Obama implied that Romney, by contrast, is not looking out for those who are not wealthy. She said the president "believes that when you've worked hard and do well and walk through that doorway of opportunity, do you not slam it shut behind you."

The crowd yelped in appreciation.

"You reach back and you give other people a chance to succeed as well. That's what the American dream is about. And more than anything else, that's what's at stake in this election," Obama said.

The contrast between the messaging at the Obama and Romney campaigns could not have been starker. The warm-up speakers at the Obama event emphasized a host of issues around health care and education. The president's health care overhaul got big cheers. So did his moves to help college students pay for school, and to make it easier for women to sue employers for workplace gender-based discrimination.

At the Romney event, only a few comments by Davidson, and a sign on the lectern reading "Women for Mitt" distinguished the event as being in any way gender-specific. The other speakers besides Davidson, including Taylor, focused their remarks almost exclusively on the economy and jobs.

"I know Mitt Romney knows what it takes in the private sector to create jobs. I know he knows what it takes to restore our fiscal sanity in this country," Taylor said.

But Taylor did add a humanizing twist to her remarks that many women with children could relate to.

"I am also a mom, and I'm a wife, two responsibilities that I take very seriously. And when I think about my two sons, who are 21 and 18, and them looking into their future and what their opportunities might hold for them, I remember what my grandmother said to me," Taylor said. "My grandmother used to say to me, 'Mary, you can achieve anything you want to achieve if you're willing to work hard in the United States of America.' That's the American dream."

Romney's Ohio spokesman Chris Maloney said that the campaign was conducting an intensive two hours of phone banking with women calling women on Tuesday evening. Maloney said that the economic message was effective for women.

"Our call lists tonight are reaching out to undecided women, unaffiliated women and talking to them not only about small business but also about what it takes to manage a home budget.
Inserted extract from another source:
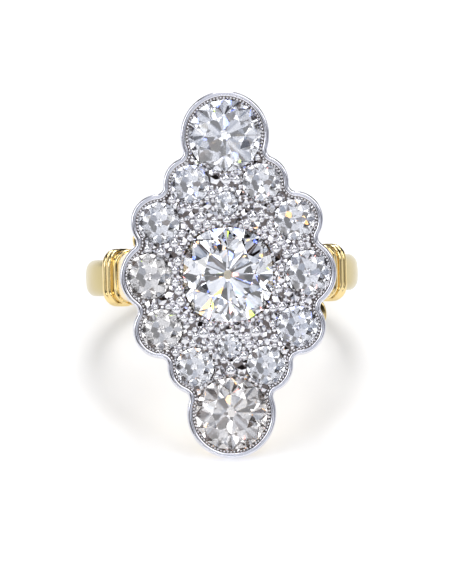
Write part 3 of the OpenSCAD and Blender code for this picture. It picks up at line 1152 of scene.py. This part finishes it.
@dataclass
class Studio:
    """The pale floor, the soft lights and the camera."""

    head_centre: Vector
    image: tuple[int, int] = (468, 570)
    head_pixel: tuple[float, float] = (228.4, 274.7)
    pixels_per_mm: float = 14.1
    azimuth: float = -2.6
    elevation: float = 29.4
    roll: float = 0.15
    distance: float = 0.3
    floor_size: float = 8.0
    floor_light: float = 0.85
    room_scale: float = 2.4
    room_light: float = 1.0

    def build_floor(self) -> None:
        """Adds the floor that the ring lies on, with a light of its own that thins the shadows."""
        bpy.ops.mesh.primitive_plane_add(size=self.floor_size)
        floor = added("floor")
        paper = bpy.data.materials.new("pale_paper")
        paper.use_nodes = True
        shader = paper.node_tree.nodes["Principled BSDF"]
        shader.inputs["Base Color"].default_value = (0.9, 0.9, 0.9, 1)
        shader.inputs["Roughness"].default_value = 0.9
        shader.inputs["Specular IOR Level"].default_value = 0.1
        floor.data.materials.append(paper)
        data = bpy.data.lights.new("floor_light", "SUN")
        data.energy = self.floor_light
        lamp = bpy.data.objects.new("floor_light", data)
        lamp.location = (0, 0, 1)
        bpy.context.collection.objects.link(lamp)
        lamp.light_linking.receiver_collection = group("floor_only", ("floor",))
        lamp.light_linking.blocker_collection = group("floor_alone", ("floor",))

    def build_room(self) -> None:
        """Adds the room, whose bright windows and dark corners the stones and metal mirror."""
        world = bpy.data.worlds.new("studio")
        world.use_nodes = True
        tree = world.node_tree
        place = tree.nodes.new("ShaderNodeTexCoord")
        patches = add_node(tree, "ShaderNodeTexNoise", {"Scale": self.room_scale, "Detail": 1.0})
        tree.links.new(place.outputs["Generated"], patches.inputs["Vector"])
        ramp = tree.nodes.new("ShaderNodeValToRGB")
        dark, bright = ramp.color_ramp.elements
        dark.position, dark.color = 0.485, (0.01, 0.008, 0.008, 1)
        bright.position, bright.color = 0.59, (1.0, 1.02, 1.07, 1)
        for at, colour in ((0.515, (0.15, 0.1, 0.075, 1)), (0.54, (0.35, 0.4, 0.5, 1))):
            ramp.color_ramp.elements.new(at).color = colour
        tree.links.new(patches.outputs["Fac"], ramp.inputs["Fac"])
        sky = tree.nodes["Background"]
        tree.links.new(ramp.outputs["Color"], sky.inputs["Color"])
        sky.inputs["Strength"].default_value = self.room_light
        bpy.context.scene.world = world

    def build_lights(self) -> None:
        """Adds the soft boxes and the small coloured ones that the stones throw back."""
        band = ("band_and_shoulders",)
        orange = (
            "centre_stone", "upper_outer_right_stone", "bottom_stone", "lower_inner_left_stone")
        blue = ("centre_stone", "top_stone", "upper_inner_left_stone", "lower_outer_right_stone")
        green = ("centre_stone", "top_stone", "waist_left_stone", "lower_outer_left_stone")
        red = ("centre_stone", "bottom_stone", "waist_right_stone", "upper_inner_right_stone")
        for box in (
            SoftBox("key_box", 46, 52, 0.5, (0.22, 0.3), 0.52),
            SoftBox("left_box", -55, 42, 0.5, (0.16, 0.35), 0.52),
            SoftBox("top_box", 175, 62, 0.5, (0.2, 0.18), 0.52),
            SoftBox("overhead_box", 0, 88, 0.6, (0.2, 0.2), 0.4, casters=band),
            SoftBox("back_box", 178, 58, 0.6, (0.16, 0.16), 0.55, casters=band),
            SoftBox("low_front_box", -10, 10, 0.6, (0.3, 0.06), 0.15),
        ):
            box.build(self.head_centre)
        for name, azimuth, elevation, side, power, colour, lit in (
            ("orange_glint", -22, 50, 0.13, 0.18, (1.0, 0.4, 0.03), orange),
            ("blue_glint", 16, 55, 0.14, 0.2, (0.1, 0.18, 1.0), blue),
            ("green_glint", 38, 32, 0.07, 0.05, (0.7, 1.0, 0.15), green),
            ("red_glint", -45, 30, 0.11, 0.12, (1.0, 0.12, 0.05), red),
            ("left_blue_glint", -60, 58, 0.14, 0.18, (0.12, 0.22, 1.0), blue),
            ("low_orange_glint", 28, 8, 0.07, 0.05, (1.0, 0.5, 0.08), orange),
        ):
            box = SoftBox(name, azimuth, elevation, 0.5, (side, side), power, colour, lit=lit)
            box.build(self.head_centre)

    def build_camera(self) -> None:
        """Adds the camera so that the head's centre falls on its place in the picture."""
        back = direction(self.azimuth, self.elevation)
        turn = back.to_track_quat("Z", "Y")
        spin = Matrix.Rotation(math.radians(-self.roll), 4, "Z")
        pose = turn.to_matrix().to_4x4() @ spin
        right, up = pose.col[0].to_3d(), pose.col[1].to_3d()
        scale = MM / self.pixels_per_mm
        off_x = (self.image[0] / 2 - self.head_pixel[0]) * scale
        off_y = (self.head_pixel[1] - self.image[1] / 2) * scale
        data = bpy.data.cameras.new("camera")
        data.sensor_width = 36.0
        data.lens = data.sensor_width * self.distance / (self.image[1] * scale)
        data.clip_start, data.clip_end = 0.01, 10.0
        camera = bpy.data.objects.new("camera", data)
        camera.matrix_world = Matrix.Translation(
            self.head_centre + back * self.distance + right * off_x + up * off_y) @ pose
        bpy.context.collection.objects.link(camera)
        bpy.context.scene.camera = camera

    def build(self) -> None:
        """Builds the studio."""
        self.build_floor()
        self.build_room()
        self.build_lights()
        self.build_camera()
        view = bpy.context.scene.view_settings
        view.view_transform = "Standard"
        view.look = "None"


def main() -> None:
    """Builds the ring's pieces and the studio."""
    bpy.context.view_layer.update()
    stone_nodes = [n for n in frame["nodes"] if n.endswith("_stone")]
    seats = {n: read_seat(n) for n in stone_nodes}
    outline = HeadOutline(Outline(), seats)
    head = HeadSetting(outline, list(seats.values()))
    head.build()
    Shank(outline, seats).build()
    Stones(stone_nodes).dress()
    Studio(LAY @ Vector((0, 0, head.rim_z))).build()


if __name__ == "__main__":
    main()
The constraints that women are feeling are across the ideological spectrum, it's across the demographic trends today," Maloney said.
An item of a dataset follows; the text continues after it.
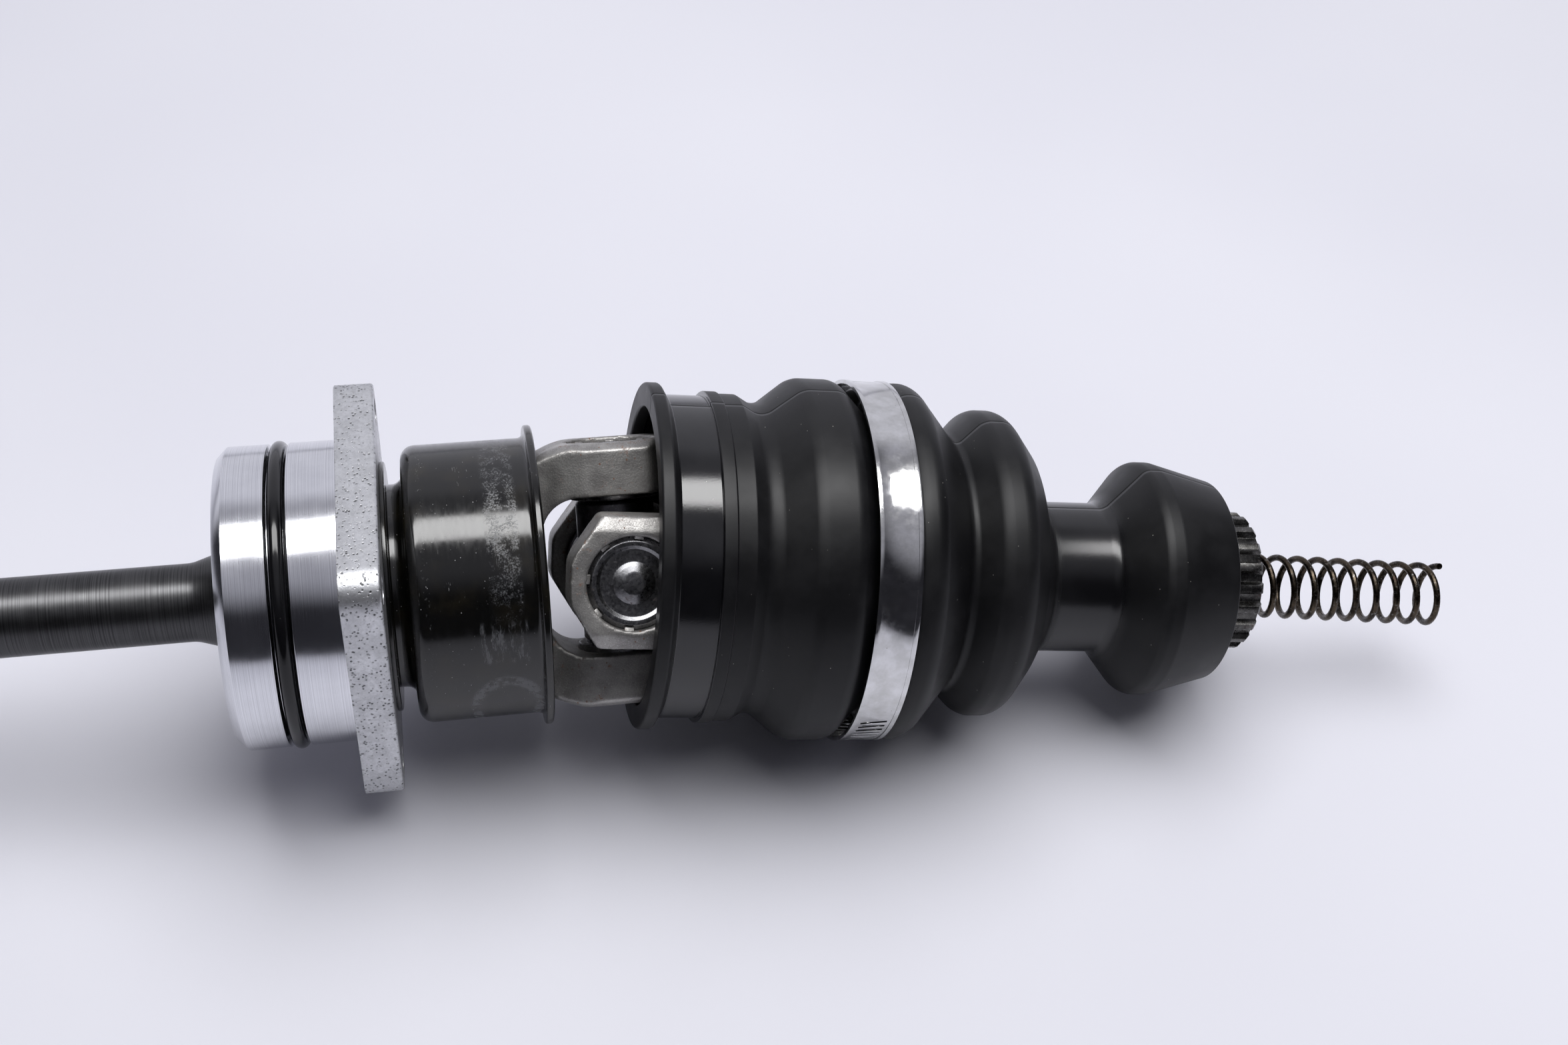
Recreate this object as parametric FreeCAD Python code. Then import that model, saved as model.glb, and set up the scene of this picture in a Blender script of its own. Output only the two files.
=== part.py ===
"""Drive shaft with a bearing holder, a covered universal joint, a rubber boot and a splined, sprung end.

Lengths are millimetres and angles are degrees. X runs along the input shaft towards the spring and Z is up.
The origin is the centre of the holder flange's seating face. Everything past the joint's first pin axis is
drawn straight, with the joint centre as its origin, and then set to the flexed rest pose by its frame.
"""
import FreeCAD
import Part

import math
import os

# Where the joint centre lies, how its first pin axis leans and how far the joint is flexed at rest
JOINT_X = 64.6
PIN_LEAN = 38.5
REST_PITCH = 1.28
REST_YAW = -6.08

# Running and fitting clearances
PRESS_GAP = 0.01
RUNNING_GAP = 0.05
RACE_GAP = 0.08
SLACK = 0.3

# Spline teeth: half their width at root and tip, as shares of the pitch
TOOTH_ROOT_SHARE = 0.30
TOOTH_TIP_SHARE = 0.17

# Bearing holder
SPIGOT_RADIUS = 36.0
SPIGOT_LENGTH = 27.4
SPIGOT_CHAMFER = 2.2
FLANGE_MARGIN = 0.6
FLANGE_CORNER = 8.0
FLANGE_THICKNESS = 9.25
FLANGE_EDGE_ROUND = 0.8
BOLT_SPACING = 59.4
BOLT_HOLE_RADIUS = 3.3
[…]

The economy trumps health care and education with most women, said Davidson. "When the economy's better then education pops up to the top," she said. "I'd order them right now probably the economy first, health care second, education third."

The Obama campaign, responding to the "Women for Mitt" event, hit Romney on a multitude of issues related to women.

"Ohio women can’t trust Romney to stand up for them, he is too extreme and out of touch," said Obama spokeswoman Jessica Kershaw.